Aderhold’s wish to rescind the water extension ordinance rested on several issues she had with the ordinance and the process, chief among them the fact that Castner had gotten a letter from the Kachemak City Council on March 19. Castner made that letter public to the council on March 28, two days after the original vote on the ordinance. At that same time, he also made public a letter he had sent back to Kachemak City Mayor Bill Overway asking him to retract the letter and send one that specifically addressed the ordinance Homer was set to vote on.

“In my opinion, their (Kachemak City’s) letter does apply to the property in the ordinance,” Aderhold said. “Our mayor knowingly withheld the letter at our last meeting, and during discussion of the ordinance, his statements implied that no letter existed. Even if the mayor did not think the letter from Kachemak City pertained to the ordinance under consideration, this was not his determination to make. The letter was addressed to the city of Homer.”

In an emergency April 1 meeting, the Kachemak City Council voted to not object to the ordinance granting Homer water to the single Kachemak City lot. They also started work on a resolution that will set out a framework for negotiating with the City of Homer when it comes to Homer water for the remaining 15 lots that are along the Homer water main on Kachemak Drive.

Aderhold said the Homer council didn’t have all the information it needed when it originally voted on March 26, and characterized Castner’s response letter to Kachemak City as coercion to submit a letter of nonobjection of the ordinance to the city of Homer.

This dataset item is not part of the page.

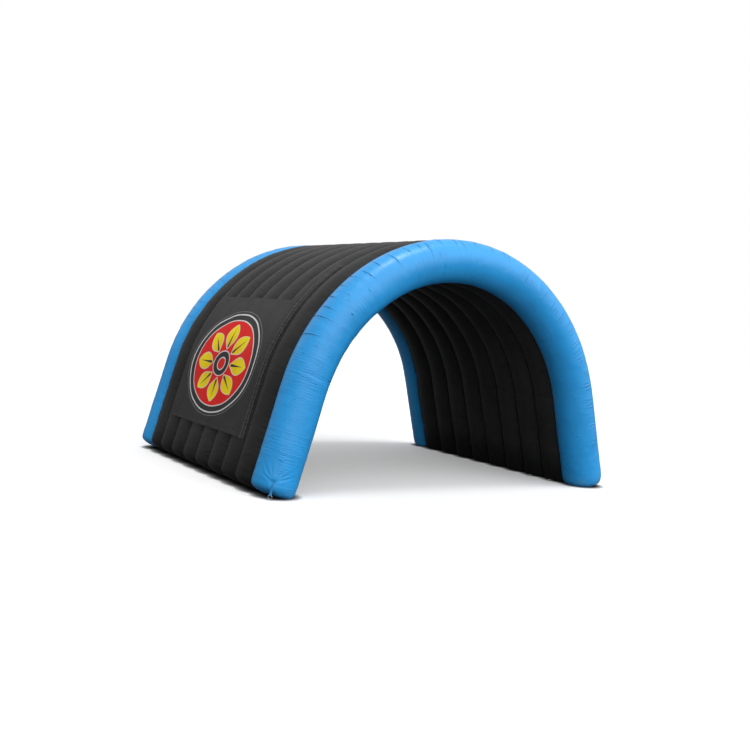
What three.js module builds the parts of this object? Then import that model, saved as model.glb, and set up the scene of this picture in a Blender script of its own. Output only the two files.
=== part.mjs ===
// Inflatable tunnel: two round tube arches with eight arched ribs side by side between them,
// a banner sheet on the left flank and small anchor fittings at the feet.
// Millimetres. X is across the tunnel, Y runs from its front to its back and Z is up.
// The origin is on the ground at the middle of the footprint.

import * as THREE from "three";
import { mergeVertices } from "three/addons/utils/BufferGeometryUtils.js";

const radians = THREE.MathUtils.degToRad;

// Arch line, the centre line of every tube and rib
const FOOT_SPAN = 4620;
const LEG_LEAN = radians(15);
const LEG_HEIGHT = 1150;
const ARC_STRETCH = 1.04;
const ARC_STEPS = 18;

// Tubes and ribs
const ARCH_SPACING = 3500;
const TUBE_RADIUS = 255;
const SEAM_ANGLE = radians(42);
const SEAM_STEPS = 4;
const FREE_STEPS = 12;
const RIB_COUNT = 8;
const RIB_STEPS = 6;
const INNER_VALLEY = 172;
const OUTER_VALLEY = 212;
const CREST_OFFSET = 252;
const CLOTH_GAP = 0.4;

// Foot of a leg, one row for each cross-section from the ground up. The inner and outer edges
// are distances from the foot of the centre line, and the depths are parts of the full depth.
const FOOT_SECTIONS = [
  { inner: -220, innerZ: 0, outer: -20, outerZ: 0, tubeDepth: 0.7, ribDepth: 0.8 },
  { inner: -262, innerZ: 32, outer: 130, outerZ: 58, tubeDepth: 0.9, ribDepth: 0.93 },
  { inner: -281, innerZ: 75, outer: 214, outerZ: 138, tubeDepth: 0.985, ribDepth: 0.99 },
];
// The right feet are squarer. The left ones are drawn in.
const RIGHT_FOOT_SECTIONS = [
  { inner: -220, innerZ: 0, outer: 95, outerZ: 0, tubeDepth: 0.7, ribDepth: 0.8 },
  { inner: -262, innerZ: 32, outer: 176, outerZ: 40, tubeDepth: 0.9, ribDepth: 0.93 },
  { inner: -281, innerZ: 75, outer: 214, outerZ: 112, tubeDepth: 0.985, ribDepth: 0.99 },
];
const FIRST_SQUARE = 170;

// Banner and its tape, on the left flank. Heights are measured along the arch line.
const BANNER_BOTTOM = 500;
const BANNER_ARC_STEPS = 3;
const BANNER_THICKNESS = 2.5;
const BANNER_SAG = 6;
const BANNER_EDGE = 1080;
const TAPE_ARC_STEPS = 5;
const TAPE_WIDTH = 64;
const TAPE_THICKNESS = 2;
const TAPE_CLEARANCE = 3;

// Anchor ring in a webbing loop at the foot of the front left leg
const RING_RADIUS = 22;
const RING_WIRE = 3;
const RING_SIDES = 24;
const WIRE_SIDES = 10;
const STRAP_WIDTH = 25;
const STRAP_PLY = 2.5;
const STRAP_TOP = 50;
const LOOP_DROP = 74;
const LOOP_SLOT = 6.8;
const LOOP_SLOT_HEIGHT = 12;
const RING_FLAT = SEAM_STEPS + 7;

// Triangular webbing tabs on the ground inside the right wall
const TAB_WIDTH = 90;
const TAB_REACH = 80;
const TAB_THICKNESS = 2.5;
const TAB_NOSE = 14;
const TAB_HOLE = 7;
const TAB_ROOT = 2.5;

// Worked-out sizes
const legTop = FOOT_SPAN / 2 - LEG_HEIGHT * Math.tan(LEG_LEAN);
const arcWidth = legTop / Math.cos(LEG_LEAN);
const arcRise = arcWidth * ARC_STRETCH;
const arcBase = LEG_HEIGHT - arcRise * Math.sin(LEG_LEAN);
const legLength = LEG_HEIGHT / Math.cos(LEG_LEAN);
const seamY = ARCH_SPACING / 2 - TUBE_RADIUS * Math.sin(SEAM_ANGLE);
const seamOffset = TUBE_RADIUS * Math.cos(SEAM_ANGLE);
const ribPitch = (2 * seamY) / RIB_COUNT;

const fabric = (color) => new THREE.MeshStandardMaterial({ color, roughness: 0.45, metalness: 0 });
const blueFabric = () => fabric(0x2b8cd6);
const blackFabric = () => fabric(0x262626);
const bannerFabric = () => fabric(0x2e2e2e);
const paleWebbing = () => fabric(0xb9bcc0);
const darkWebbing = () => fabric(0x1d1f22);
const steel = () => new THREE.MeshStandardMaterial({ color: 0xc4c7ca, roughness: 0.3, metalness: 1 });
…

“I basically support the project. I support the need for affordable housing and the project as proposed,” Aderhold said. “I want the project to succeed. However, I am not willing to run roughshod over Kachemak City, Kachemak City code, state statute and Homer policy to get there.”

She also pointed out that Homer city code requires an ordinance passed by Kachemak City council before Homer can be allowed to extend utility services in their jurisdiction. Council member Smith countered later in the meeting that an ordinance from Kachemak City to that effect can still happen.

“The decision made on this ordinance at our last meeting is the equivalent of spot zoning, with the added layer of spot zoning in someone else’s jurisdiction,” Aderhold said.

Several members of the public urged the council to slow down their process for bringing Homer water to Kachemak City lots by rescinding the ordinance and starting over.

“I favor getting water to Kachemak City,” said Pete Gibson during his public comments. “I don’t favor doing it with a mayoral negotiation.”

During council discussion, Stroozas again reiterated what a good deal allowing the low income housing lot to hook up to Homer water will be for the city. The $100,000 service fee will go into the Homer Accelerated Water and Sewer Program, which will help fund future water system improvements.

Several people who gave public comment at the meeting also questioned the $100,000 service fee itself, asking whether it was East End Partners who suggested it, or Castner. Castner is the original sponsor of the ordinance. During council discussion, Smith asserted that it was East End Partners who came up with or suggested the $100,000 service fee.

Lord talked about the precedent this kind of one-off deal with an individual company sets, asking what will happen in the future when another Kachemak City lot owner comes to the city wanting to hook up to Homer water. Mike Arno, a Homer resident who owns a business in Kachemak City that is along the water main, said in his public comments that he will be first in line with an application to the city to get water for his business.

Arno said he has heartburn over this issue because, as a business owner, he was told the only way he would be allowed to hook his business up to Homer water would be to allow the city to annex the property.

“Then, come to find out that that wasn’t the truth,” he said. “Alls I would have had to do was have a 100,000 extra dollars and I could have gotten water.”

Other council members spoke to the trust that needs to exist between a council and the mayor in order for good work to get done. Some felt like that trust had been violated when Castner did not share the letter from Kachemak City before they voted on the water extension ordinance.

Smith said he doesn’t think the original votes on the ordinance would have been at all changed had the council had access to the letter beforehand.

“I don’t agree with the mayor not having provided the letter,” he said. “I don’t want any confusion there. That should have been out, it should have been in the open. But at the end of the day it changes … nothing in the way that people voted here.”

Castner said at the meeting that he intentionally withheld the letter.

“When Kachemak City didn’t give me the letter that I was expecting, the significance of the letter wasn’t what they sent me, but it was what wasn’t included in the letter. They did not include the line that I was looking for, which was the nonobjection line, because that’s what we had told you (the council) was coming.”

“… The city manager asked me if I wanted to put it in the packet, and I said no, it would just muddy the conversation and … the negotiating stance that they took really had nothing to do with the matter that was at hand,” he continued.

Castner apologized to the council and said he should be held accountable. He echoed Smith’s statements that the letter wouldn’t have changed things at the March 26 meeting.

In his closing comments, Castner emphasized the importance of working well together because the council has a lot of important work to accomplish.